Aiming correctly affects not only direction but speed as well.   Aim bias creates path bias, face rotation problems and affects speed patterns to get to different lines when not aimed properly.  In addition, Edel golf has indicated, the way you aim your putter can be affected by the shape of the head of your putter, the hosel, the lie angle, loft, whether there are lines on it or not, the length and the grip type.  These elements affect whether you aim left or right and deloft or add loft to your putter.  

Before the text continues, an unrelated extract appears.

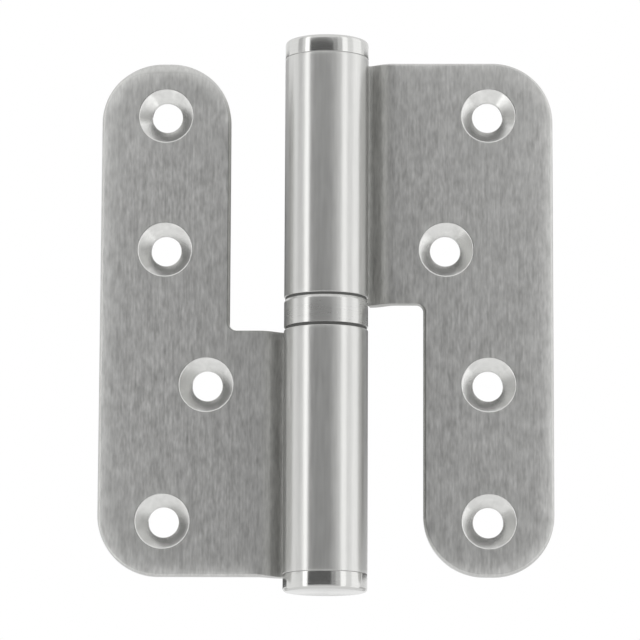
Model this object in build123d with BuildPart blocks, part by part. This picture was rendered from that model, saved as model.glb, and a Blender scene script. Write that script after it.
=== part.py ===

Another important aspect of putting that you can be fitted for is speed control. According to Edel Golf research,” when it comes to fine tuning your speed control, there are putter design variables to manipulate the weight of the putter.  Lay a string on the green from 10 feet, when you putt to it, if you hit most of your putts beyond the string; your putter is too light. You are moving it too fast because your hands sense the lack of weight.  If the majority of your putts stop short of the string, then your putter is too heavy. You are moving it too slowly because your hands sense too much weight. Remember your high school physics; velocity has a greater effect on energy than mass. So that is why you should be using a heavier-weight putter on fast greens and a lighter-weight one on slow greens. Then it becomes a question of where you need the weight in your putter based on your stroke. Some players need the weight in the head, which aids on faster greens and changes the sound and perceived feel of the putter at impact, some need counter weighting which helps soften your hands and reduces swing weight and some need internal shaft weighting which is similar to counter weighting and changes the way the putter reacts in your hands and can enhance the feel of a straight-back-and-through stroke.   With the right combination of design elements, you will have a putter fit for you to get the right speed and direction every time.